Pappalardo pointed out what the mission finds could bring new questions.

“We know how to search for life as we know it. We don’t know how to search for life as we don’t know it,” he said. “So it’s logical to say, let’s understand this environment as to whether life as we know and understand it could potentially survive and thrive there.”

Phillips said loading up Europa with as many instruments as it has will help solve that.

“It’s not dependent on any one kind of life detection. And so, you know, I’d love to have a (Star Trek) tricorder. You could just point at something and it says, ‘It’s life Jim’, but no one’s built me one yet.”

So instead the broad suite of instruments will have to do.

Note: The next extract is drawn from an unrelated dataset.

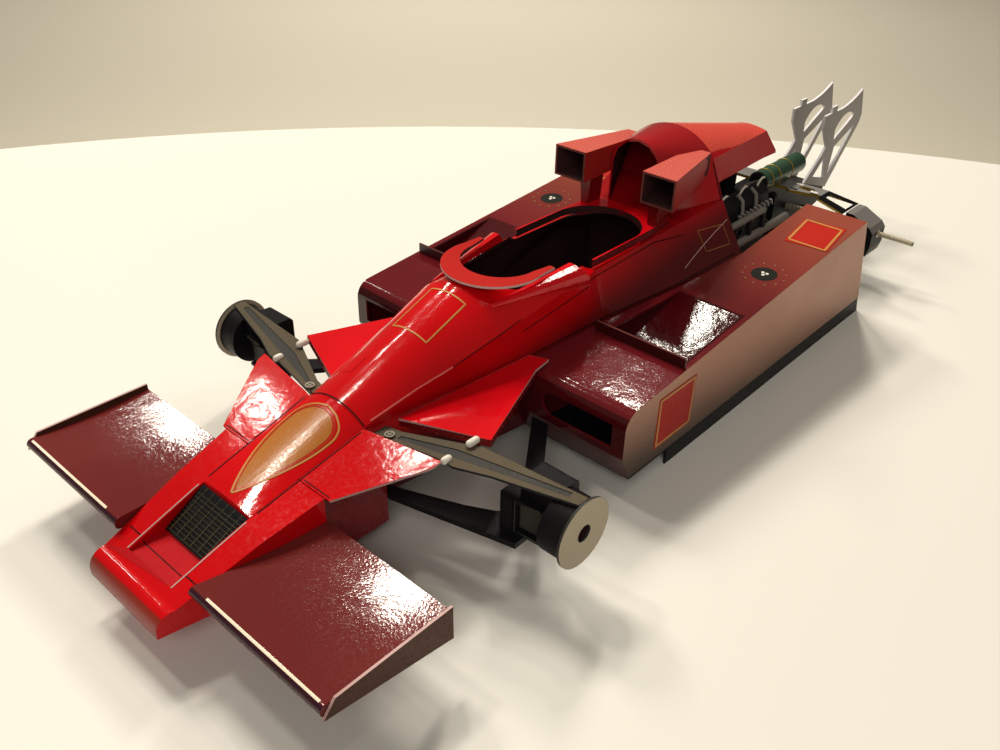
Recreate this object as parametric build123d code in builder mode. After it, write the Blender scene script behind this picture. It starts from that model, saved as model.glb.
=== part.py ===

“We basically have a series of kind of indirect clues (with instruments) to study the composition, to study the actual makeup of some of the gas particles and dust particles that are coming off the surface. And so maybe we’ll find clues for something that’s really suspicious and interesting, that looks like some kind of life,” she said. “Maybe it will be life as we don’t know it. I think that this is one where scientists are going to be debating the results of this mission, no matter what we find.”